Here, $\delta {\theta }_{BC}$ is the angular displacement for bar BC about point D.

Write the expression for displacement of point C for bar BC.

  $\delta r_C=d_{CD}\delta {\theta }_{BC}$ ...... (8)

Here, $\delta r_C$ is the displacement of point C.

Write the expression for net virtual work done on the system.

  $\delta U=C_0\delta \theta -Q\delta r_C$ ...... (9)

Here, $\delta U$ is the net virtual work, $C_0$ is the applied couple and $Q$ is the applied force.

Calculation:

Substitute $25°$ for $\theta$ in equation (1).

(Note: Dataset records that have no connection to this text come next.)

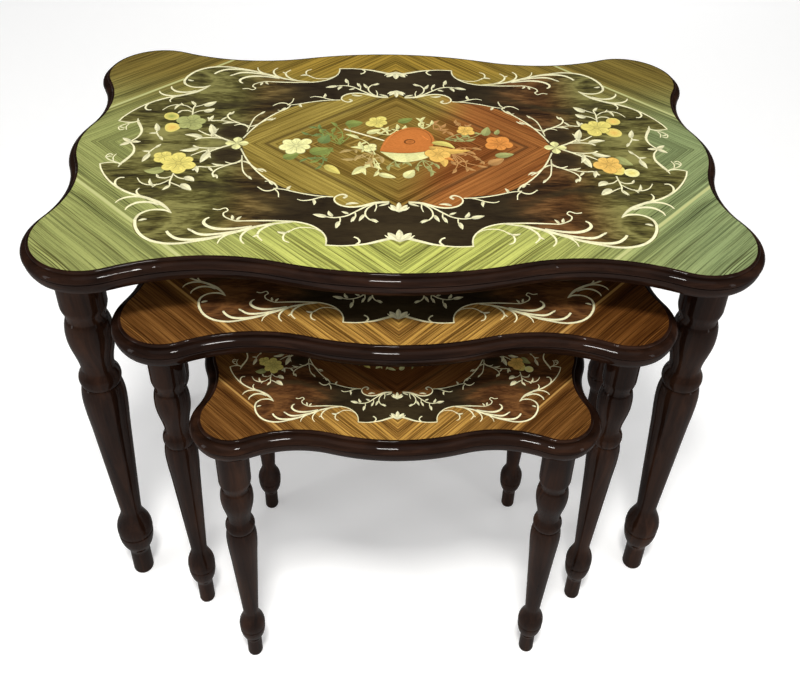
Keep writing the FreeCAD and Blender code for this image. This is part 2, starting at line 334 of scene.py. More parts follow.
def cartouche_veneer(name, table):
    """Dark clouded burr, nearly black around the medallion and lighter towards the ends."""
    shader = Shader(f"{name}_cartouche_veneer")
    x, _, ax, ay = plan(shader, table)
    cloud = stretched_noise(shader, ax, ay, (0.011, 0.016), 0.35,
                            detail=4.0, roughness=0.55, distortion=1.4)
    curl = stretched_noise(shader, ax, ay, (0.03, 0.10), 2.0, detail=5.0, roughness=0.6, distortion=1.2)
    fibre = stretched_noise(shader, ax, ay, (0.10, 0.9), 5.0, detail=3.0, roughness=0.65)
    figure = shader.plus(shader.times(cloud, 0.44), shader.times(curl, 0.32))
    figure = shader.plus(figure, shader.times(fibre, 0.24))
    if name == "large":
        # On the large table the olive of the lighter burr is a painted green reflection over the wood; the
        # redder parts have less of it.
        light = shader.ramp(figure, BURR_WOOD_AND_GREEN_REFLECTION)
        red = shader.ramp(figure, BURR_RED)
        for place, near, far, share in RED_PARTS:
            apart = shader.magnitude(shader.minus(x, place))
            redness = shader.rest(shader.scaled(apart, near, far))
            light = shader.mix(shader.times(redness, share), light, red)
    else:
        light = shader.ramp(figure, BURR_BROWN)
    dark = shader.ramp(figure, BURR_BLACK)
    edge = shader.plus(ax, shader.times(shader.minus(cloud, 0.5), 90.0))
    outer = shader.scaled(edge, 82.0, 146.0)

    from_eye = shader.vector(shader.minus(ax, EYE_PLACE[0]), shader.minus(ay, EYE_PLACE[1]))
    reach = shader.node("VectorMath", {0: from_eye}, operation="LENGTH").outputs["Value"]
    eye = shader.rest(shader.scaled(reach, 8.0, 26.0))
    outer = shader.times(outer, shader.rest(shader.times(eye, 0.95)))
    colour = shader.mix(outer, dark, light)

    bow = shader.times(shader.math("POWER", shader.minus(ax, BAND_NEAREST[0]), 2.0), BAND_CURVE)
    from_band = shader.minus(ay, shader.plus(BAND_NEAREST[1], bow))
    from_band = shader.magnitude(shader.plus(from_band, shader.times(curl, 9.0)))
    band = shader.times(shader.rest(shader.scaled(from_band, 1.0, 8.0)), outer)
    colour = shader.mix(shader.times(band, 0.6), colour, (0.035, 0.028, 0.012))
    return shader.finish_top(colour, figure, 0.05)


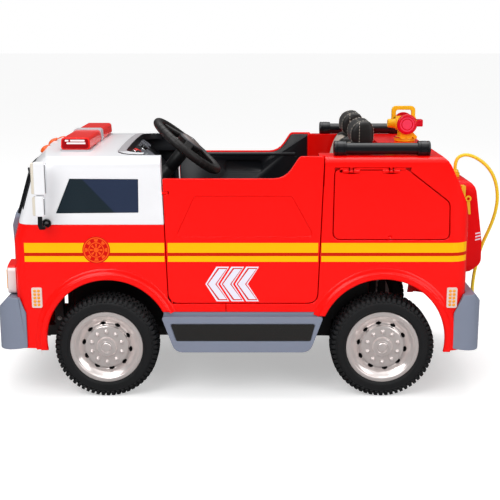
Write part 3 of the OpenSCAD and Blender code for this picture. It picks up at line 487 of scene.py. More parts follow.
battery = moulded("battery_case", "battery", 1.5)
finished(battery, black_plastic, "root", "black_plastic", "battery")
battery_low, battery_high = box_of("battery")
MIDDLE_X = (battery_low[0] + battery_high[0]) / 2
top = battery_high[2]
strap = soften(plate("strap", [(-battery_high[1] - 1.5, 152), (-battery_high[1] - 1.5, top + 1.5),
                               (battery_high[1] + 1.5, top + 1.5), (battery_high[1] + 1.5, 152),
                               (battery_high[1], 152), (battery_high[1], top), (-battery_high[1], top),
                               (-battery_high[1], 152)], "X", MIDDLE_X - 14, MIDDLE_X + 14), 0.4)
finished(strap, webbing, "root", "black_plastic")
terminals = joined("battery_terminals",
                   [turned("terminal", [(0, top - 1), (6, top - 1), (6, top + 5), (4.4, top + 6),
                                        (4.4, top + 11), (0, top + 11.5)],
                           (battery_high[0] - 16, side * 48, 0), sides=20) for side in (-1, 1)])
finished(terminals, red_plastic, "root", "red_plastic")

gearboxes = moulded("gear_cases", "drive_gearboxes", 2.5, 3)
finished(gearboxes, black_plastic, "root", "black_plastic", "drive_gearboxes")
GEAR_OUT = box_of("drive_gearboxes")[1].y
case_screws = []
for turn in range(6):
    angle = math.radians(60 * turn + 30)
    case_screws.append(turned("screw", [(0, 0), (3.4, 0), (3.2, 1.4), (1.4, 2), (1.2, 1), (0, 1)],
                              (REAR_X + 38 * math.cos(angle), GEAR_OUT, WHEEL_Z + 38 * math.sin(angle)),
                              (0, 1, 0), 12))
case_ribs = [turned("rib", [(39.5, y), (47.2, y), (47.6, y + 1.5), (47.2, y + 3), (39.5, y + 3), (39.5, y)],
                    (REAR_X, 0, WHEEL_Z), (0, 1, 0), 40) for y in (146, 158, 214)]
case_trim = both_sides(joined("gear_case_trim", case_ribs + case_screws))
finished(case_trim, black_plastic, "root", "black_plastic")

# ---- tyres ----
# Foamed black tyres: a turned ring with ribbed walls, two staggered rows of blocks
# and shoulder lugs that wrap over onto the wall.

LUGS = 60


def ring_of(piece, count, axis=(0, 1, 0)):
    """Repeats a piece evenly round an axis through the origin."""
    open_mesh(piece)
    bpy.ops.mesh.spin(steps=count - 1, dupli=True, angle=math.tau * (count - 1) / count, center=(0, 0, 0),
                      axis=axis)
    close_mesh()
    return piece


tyre_rubber = finish("tyre_rubber", (0.011, 0.0115, 0.013), 0.5, mottle=0.3, size=700, depth=0.4,
                     Specular_IOR_Level=0.35)
TYRE_R = (wheel_high[2] - wheel_low[2]) / 2
half_wall = [(TYRE_R - 5, 8), (TYRE_R - 5, 24), (TYRE_R - 6.5, 28), (TYRE_R - 12, 34), (TYRE_R - 16, 36.4),
             (TYRE_R - 18, 37.2), (TYRE_R - 19, 36.6), (TYRE_R - 20, 37.4), (TYRE_R - 28, 37.8),
             (TYRE_R - 34, 37.6), (TYRE_R - 35, 36.8), (TYRE_R - 36, 37.4), (TYRE_R - 38.5, 36.6),
             (TYRE_R - 42, 34), (TYRE_R - 46, 30), (TYRE_R - 48, 27.5)]
other_wall = [(r, -y) for r, y in reversed(half_wall)]
ring = turned("tyre_ring", other_wall + half_wall + [(half_wall[-1][0], -27.5)], axis=(0, 1, 0), sides=96)
lug = soften(plate("lug", [(22.5, TYRE_R - 7), (22.5, TYRE_R - 0.2), (30, TYRE_R - 0.4), (34.5, TYRE_R - 3),
                           (38, TYRE_R - 13), (36, TYRE_R - 15)], "X", -4.4, 4.4), 0.7, 1)
row = soften(plate("row", [(12.2, TYRE_R - 7), (12.2, TYRE_R), (21, TYRE_R), (21, TYRE_R - 7)], "X", -5, 5),
             0.7, 1)
inner = soften(plate("inner", [(0.8, TYRE_R - 7), (0.8, TYRE_R), (10.4, TYRE_R), (10.4, TYRE_R - 7)],
                     "X", -5, 5), 0.7, 1)
inner.rotation_euler.y = math.radians(180 / LUGS)
settle(inner)
blocks = joined("blocks", [ring_of(block, LUGS) for block in (lug, row, inner)])
tyre = joined("tyre", [ring, blocks, copied(blocks, "inner_side", mirrored=True)])
cover(tyre, tyre_rubber)

# ---- wheel rims ----
# One chromed plastic dish per wheel: a flat flange, a sloping wall with ten blind hand
# holes whose black is painted shade, a raised disc with ten domed nuts and a centre cap. Its chrome is faintly
# warm.

NUTS = 10
rim_chrome = finish("rim_chrome", (0.86, 0.79, 0.77), 0.15, mottle=0.05, size=60, depth=0.08, Metallic=0.58)
hole_painted_shade = finish("hole_painted_shade", (0.006, 0.006, 0.008), 0.7, mottle=0.2)
dish = turned("dish", [(0, 41), (8, 41), (11, 40.4), (12.2, 38.8), (14, 38), (21, 37.6), (25.5, 36),
                       (27.6, 33), (28.4, 31), (30, 30.4), (48, 31.6), (55, 31), (58.2, 29.4), (58.8, 26),
                       (59, 20), (59.4, 17.6), (61, 16.8), (66, 17.4), (69.4, 19.4), (73, 23.5), (77, 27.8),
                       (81, 31), (85, 33.4), (86.4, 34.8), (87.6, 37.2), (90, 38.6), (95, 38.4), (98.4, 37.2),
                       (99.8, 35.2), (99.2, 33), (96.6, 31), (94.2, 29.6), (93.6, 28), (93.6, -26), (60, -26),
                       (56, -14), (9, -14), (7, -16), (0, -16)], axis=(0, 1, 0), sides=80)
cover(dish, rim_chrome)
pick_none()
bpy.ops.mesh.primitive_uv_sphere_add(segments=20, ring_count=12, radius=1)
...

  $\begin{array}{c}\alpha ={\sin }^{-1}\left(1.25\left(25°\right)\right)\\ \alpha =31.89°\end{array}$

Substitute $25°$ for $\theta$ and $31.89°$ for $\alpha$ in equation (2).

  $\begin{array}{c}{d}_{AC}=50\cos \left(25°\right)+40\cos \left(31.89°\right)\\ =79.28\text{ mm}\end{array}$

Substitute $25°$ for $\theta$ and $79.28\text{mm}$ for $d_{AC}$ in equation (3).

  $\begin{array}{c}{d}_{CD}=79.28\text{mm}\left(\tan 25°\right)\\ =36.97\text{mm}\end{array}$

Substitute $25°$ for $\theta$ and $79.28\text{mm}$ for $d_{AC}$ in equation (4).

  $\begin{array}{c}{d}_{AD}=\frac{79.28\text{ mm}}{\cos 25°}\\ =87.48\text{mm}\end{array}$

Substitute $87.48\text{mm}$ for $d_{AD}$ and $50\text{mm}$ for $d_{AB}$ in equation (5).

  $\begin{array}{c}{d}_{BD}=87.48-50\\ =37.48\text{mm}\end{array}$

Substitute $50\delta \theta$ for $\delta r_B$ and $37.48\text{mm}$ for $d_{BD}$ in equation (7).

  $\begin{array}{c}50\delta \theta =\left(37.48\right)\delta {\theta }_{BC}\\ \delta {\theta }_{BC}=1.334\delta \theta \end{array}$

Substitute $1.334\delta \theta$ for $\delta {\theta }_{BC}$ and $36.97\text{}\text{mm}$ for $d_{CD}$ in equation (8).

  $\begin{array}{c}\delta r_C=36.97\left(1.334\delta \theta \right)\\ =49.32\delta \theta \end{array}$

Substitute $200\text{ N}$ for $Q$, $0$ for $\delta U$ and $49.32\delta \theta$ for $\delta r_C$ in equation (9).

  $\begin{array}{c}0=C_0\delta \theta -200\left(49.32\delta \theta \right)\\ 0=\left(C_0-9864\right)\delta \theta \\ C_0=9468\text{N}\cdot \text{mm}\left(\frac{1\text{ m}}{1000\text{ mm}}\right)\\ C_0=9.468\text{}\text{N}\cdot \text{m}\end{array}$

The couple $C_0$ required to hold the mechanism in equilibrium is $9.468\text{N}\cdot \text{m}$.

Conclusion:

Thus, the couple $C_0$ required to hold the mechanism in equilibrium is $9.468\text{N}\cdot \text{m}$.